22 Oktober 2009 Telekomunikasi Seluler | Tarif Frekuensi Berbasis Pita Berlaku 2010

Pola Baru Optimalkan Pendapatan Negara

Koran Jakarta – Biaya hak penggunaan frekuensi berbasis pita akan mulai diberlakukan awal tahun depan. Selain bisa mengoptimalkan penggunaan frekuensi, pola baru ini diharapkan bisa meningkatkan pendapatan negara.

Departemen Komunikasi dan Informatika (Depkominfo) akhirnya merealisasikan janjinya untuk mengubah tarikan Biaya Hak Penggunaan (BHP) frekuensi bagi penyelenggara telekomunikasi seluler dan Fixed Wireless Access (FWA) dengan mebuka konsultasi publik dari white paper BHP berbasis pita mulai awal pekan ini.

Konsultasi publik itu adalah langkah yang dilakukan sebelum menyusun peraturan pemerintah (PP) perubahan selama pertengahan Oktober hingga November nanti. Setelah itu, pada Januari 2010, tarikan berbasis pita akan berlaku bagi parga penyelenggara bergerak seluler di frekuensi 850/900/1800 MHz dan FWA di spektrum 850 MHz. Guna memberikan konsolidasi bagi industri, masa transisi diberikan selama lima tahun.

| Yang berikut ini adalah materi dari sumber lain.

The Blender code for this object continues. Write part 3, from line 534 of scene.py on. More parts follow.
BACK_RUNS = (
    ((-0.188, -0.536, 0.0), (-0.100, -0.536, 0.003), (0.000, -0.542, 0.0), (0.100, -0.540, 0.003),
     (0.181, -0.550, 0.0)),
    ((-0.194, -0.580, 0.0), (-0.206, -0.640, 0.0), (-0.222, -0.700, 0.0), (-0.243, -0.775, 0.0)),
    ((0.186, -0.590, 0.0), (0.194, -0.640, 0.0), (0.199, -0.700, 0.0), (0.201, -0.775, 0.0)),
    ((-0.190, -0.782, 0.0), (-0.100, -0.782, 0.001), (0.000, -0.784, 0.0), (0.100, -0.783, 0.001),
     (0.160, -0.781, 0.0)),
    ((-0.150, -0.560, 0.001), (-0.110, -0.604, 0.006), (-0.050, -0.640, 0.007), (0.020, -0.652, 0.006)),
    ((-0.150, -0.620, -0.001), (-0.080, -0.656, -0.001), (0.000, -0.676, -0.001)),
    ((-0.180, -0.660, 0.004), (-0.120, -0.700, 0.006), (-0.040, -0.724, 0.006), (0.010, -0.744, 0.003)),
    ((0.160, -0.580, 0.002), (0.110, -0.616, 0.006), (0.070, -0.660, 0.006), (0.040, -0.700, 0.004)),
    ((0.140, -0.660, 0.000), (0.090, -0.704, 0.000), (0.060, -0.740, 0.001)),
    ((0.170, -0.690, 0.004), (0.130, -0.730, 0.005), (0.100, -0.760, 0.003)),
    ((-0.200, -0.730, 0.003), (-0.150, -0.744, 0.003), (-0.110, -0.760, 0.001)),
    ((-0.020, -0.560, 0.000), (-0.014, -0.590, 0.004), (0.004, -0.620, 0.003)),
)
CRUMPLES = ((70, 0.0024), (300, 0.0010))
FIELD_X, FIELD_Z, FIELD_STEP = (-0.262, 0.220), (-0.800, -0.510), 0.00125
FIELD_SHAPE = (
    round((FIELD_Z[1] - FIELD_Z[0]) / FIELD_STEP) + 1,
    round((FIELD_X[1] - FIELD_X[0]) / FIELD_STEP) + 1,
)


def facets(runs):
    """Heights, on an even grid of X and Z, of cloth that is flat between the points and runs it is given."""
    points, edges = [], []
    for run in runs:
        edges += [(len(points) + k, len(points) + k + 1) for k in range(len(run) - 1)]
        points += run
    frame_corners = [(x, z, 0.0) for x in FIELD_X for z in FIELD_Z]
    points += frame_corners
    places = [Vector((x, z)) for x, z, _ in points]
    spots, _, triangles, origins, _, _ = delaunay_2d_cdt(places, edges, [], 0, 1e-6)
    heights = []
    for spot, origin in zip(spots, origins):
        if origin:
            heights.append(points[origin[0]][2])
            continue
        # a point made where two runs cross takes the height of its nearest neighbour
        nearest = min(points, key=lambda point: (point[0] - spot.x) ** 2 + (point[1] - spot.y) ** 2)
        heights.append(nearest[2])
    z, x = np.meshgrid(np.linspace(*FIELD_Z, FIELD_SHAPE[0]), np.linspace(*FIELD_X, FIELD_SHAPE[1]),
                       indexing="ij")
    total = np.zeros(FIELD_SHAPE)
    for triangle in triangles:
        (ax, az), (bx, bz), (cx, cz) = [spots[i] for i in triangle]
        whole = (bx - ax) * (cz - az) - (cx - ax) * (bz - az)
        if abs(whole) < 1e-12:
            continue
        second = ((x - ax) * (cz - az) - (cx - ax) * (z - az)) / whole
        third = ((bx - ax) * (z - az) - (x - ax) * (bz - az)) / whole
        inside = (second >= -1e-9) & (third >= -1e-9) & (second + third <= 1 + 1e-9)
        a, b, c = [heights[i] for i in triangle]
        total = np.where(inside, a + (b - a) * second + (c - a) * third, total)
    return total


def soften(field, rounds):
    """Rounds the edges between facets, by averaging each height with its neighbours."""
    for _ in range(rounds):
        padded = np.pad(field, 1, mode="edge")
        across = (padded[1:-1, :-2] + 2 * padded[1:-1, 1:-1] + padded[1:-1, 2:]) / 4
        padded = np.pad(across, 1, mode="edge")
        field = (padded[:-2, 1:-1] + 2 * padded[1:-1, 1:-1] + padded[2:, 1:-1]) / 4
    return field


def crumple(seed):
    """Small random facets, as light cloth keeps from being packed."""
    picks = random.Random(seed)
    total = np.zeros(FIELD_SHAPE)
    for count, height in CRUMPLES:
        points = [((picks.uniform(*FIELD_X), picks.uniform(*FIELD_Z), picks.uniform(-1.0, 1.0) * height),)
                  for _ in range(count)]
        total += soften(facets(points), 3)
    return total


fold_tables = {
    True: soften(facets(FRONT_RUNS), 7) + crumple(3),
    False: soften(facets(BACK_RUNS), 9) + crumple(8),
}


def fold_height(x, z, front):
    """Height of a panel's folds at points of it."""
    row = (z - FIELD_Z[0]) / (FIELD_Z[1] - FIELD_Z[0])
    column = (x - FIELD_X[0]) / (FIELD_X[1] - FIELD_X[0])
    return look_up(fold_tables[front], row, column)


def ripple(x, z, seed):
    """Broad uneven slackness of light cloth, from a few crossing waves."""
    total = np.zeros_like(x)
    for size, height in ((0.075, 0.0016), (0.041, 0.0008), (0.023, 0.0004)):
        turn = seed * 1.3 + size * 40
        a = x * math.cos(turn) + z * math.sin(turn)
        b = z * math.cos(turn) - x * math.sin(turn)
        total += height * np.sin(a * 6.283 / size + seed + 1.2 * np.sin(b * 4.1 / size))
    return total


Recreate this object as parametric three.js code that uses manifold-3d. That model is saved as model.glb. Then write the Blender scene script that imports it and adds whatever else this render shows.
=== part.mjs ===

BHP berbasis pita adalah penarikan biaya frekuensi radio berdasarkan lebar pita (bandwidth) untuk semua jenis izin penyelenggaraan. Sedangkan BHP berdasarkan Izin Stasiun Radio (ISR) mengandung arti bahwa besaran BHP frekuensi sangat bergantung pada jumlah pemancar stasiun radio.

“Penggunaan BHP berbasis ISR itu banyak celah yang bisa dimanfaatkan oleh operator sehingga pendapatan negara dari sumber daya alam terbatas (frekuensi) tidak optimal. Inilah alasan utama pola penarikannya diganti,” ungkap Kepala Pusat Informasi dan humas Depkominfo Gatot S Dewo Broto, Rabu (21/10).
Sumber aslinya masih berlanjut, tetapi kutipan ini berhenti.